OTOH, Japanese has quite a few "Ben" which are considered dialects. They used different grammar-endings and are at times hard to understand. The word "ben" is translated as "dialect" although apart from a few cases, like in Aomori, most people can understand what's being said.


I think that the abstract concepts of accent and dialect are no different than the correponding concepts of Akzent and Dialekt in German.

The difference is their particular application to the English and German language contexts. In most of the English-speaking world, universal schooling has increasingly marginalized what could be called true non-standard dialects of English - forms of English such as Scots, older Yorkshire English or Gullah which, even allowing for differences in accent, would show marked divergence from standard Englsh once transcribed.
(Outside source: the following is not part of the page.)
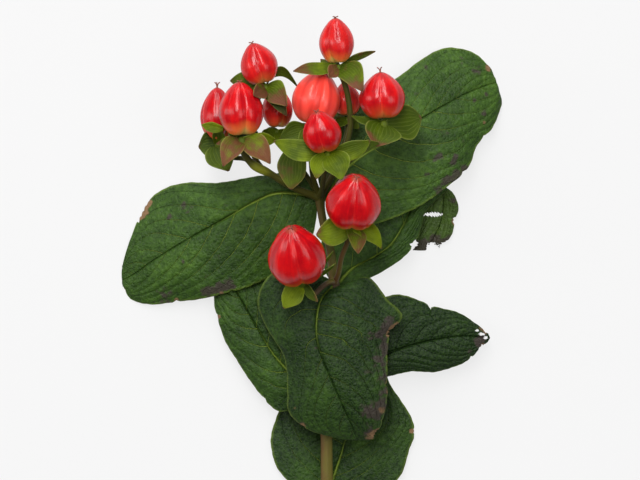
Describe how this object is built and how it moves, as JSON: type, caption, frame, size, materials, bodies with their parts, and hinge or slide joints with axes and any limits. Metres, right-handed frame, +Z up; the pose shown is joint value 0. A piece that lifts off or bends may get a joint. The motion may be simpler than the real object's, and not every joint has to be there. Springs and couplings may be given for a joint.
{
  "type": "hypericum berry stem",
  "caption": "Cut leafy stem of hypericum with a head of red three-lobed berries on leafy green sepals, lying on its side.",
  "frame": {"origin": "on the surface that the stem lies on, at the middle of its bounding box", "axes": "+X to the right, +Y along the stem from its cut end towards the berries, +Z up from the surface"},
  "size_m": [0.0962, 0.1532, 0.038],
  "materials": {
    "stem_bark": "satin",
    "leaf_dark": "satin",
    "sepal_green": "satin",
    "berry_red": "satin"
  },
  "bodies": {
    "root": {"stem": "stem_bark", "leaf_left": "leaf_dark", "leaf_right": "leaf_dark", "leaf_front": "leaf_dark", "leaf_back": "leaf_dark", "leaf_low_left": "leaf_dark", "leaf_low_right": "leaf_dark", "leaf_bottom": "leaf_dark", "bract": "sepal_green", "berry_01": "berry_red", "berry_02": "berry_red", "berry_03": "berry_red", "berry_04": "berry_red", "berry_05": "berry_red", "berry_06": "berry_red", "berry_07": "berry_red", "berry_08": "berry_red", "berry_09": "berry_red", "berry_10": "berry_red", "berry_11": "berry_red", "calyx_01": "sepal_green", "calyx_02": "sepal_green", "calyx_03": "sepal_green", "calyx_04": "sepal_green", "calyx_05": "sepal_green", "calyx_06": "sepal_green", "calyx_07": "sepal_green", "calyx_08": "sepal_green", "calyx_09": "sepal_green", "calyx_10": "sepal_green", "calyx_11": "sepal_green"}
  },
  "joints": []
}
There are exceptions, but increasingly, the most salient differences between most native English-speakers in different parts of the world are simply the different accents of people speaking things which are identical to or closely approximate standard English, with relatively limited differences in vocabulary (as between British and American English) and very limited variation in grammar. As a result, the term "dialects" is now often applied to these different varieties, which may in fact be spoken in areas where the accents have grown out of those those of formerly heavily dialectal speech.

Of course, in the German-speaking parts of Europe, true dialects are very much an everyday fact of life and go far beyond mere variation in accent in Standard German - though particular dialects may be associated with particular accents in Standard German.


Max Weinreich famously said (quoting someone else), "A language is a dialect with an army." Maybe a dialect is an accent with a Visitors Bureau.